1. Submit the required documents:
a) the constitution of the foreign corporation
b) Form F1
- the particulars of directors and secretary
- the particulars of one or more persons resident in Hong Kong to accept service of process on behalf of the company and to file annual returns
- the principal place of business in Hong Kong and in the place of incorporation
- the registered office in the place of incorporation
c) the company's certificate of incorporation
d) the latest accounts of the company
2.

Pay the company registration fees to the Company Registry
The amount of the fees is the same as the amount payable for the establishment of a limited company.

3.

Collect the certificate of registration
Normally the certificate of registration will be issued in about 14 working days.

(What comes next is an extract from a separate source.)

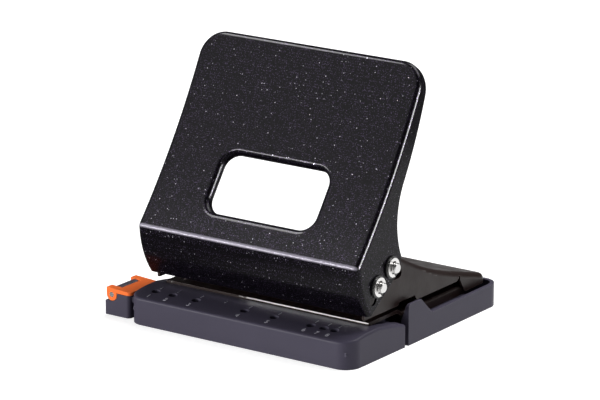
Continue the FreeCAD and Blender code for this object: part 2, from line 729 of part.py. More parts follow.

III. Business Registration
An overseas company that commences its business in Hong Kong before the registration with the Companies Registry has been completed can nevertheless apply for business registration within one month of such commencement.

1.

Submit required documents
The applicant is required to submit form 1(b) and a copy of the overseas certificate of incorporation by post or by hand to the Business Registation Office.

2.

Pay the business registration fee to the Inland Revenue Department

3. Collect the business registration certificate
1-Year Certificates Fee
Fee $73
Levy $600
Total $673
3-Year Certificates
Fee $189
Levy $1800
Total $1989
Documents
Extract of information on the Register $45
Certified extract of information on the Register $45
Certified copy of business/branch registration certificate $45
Duplicate business/branch registration certificate $36
4.

For applications over the counter, the certificate will be issued within 30 minutes of receipt of properly completed application. For applications by post, the certificate will be issued within 2 working days.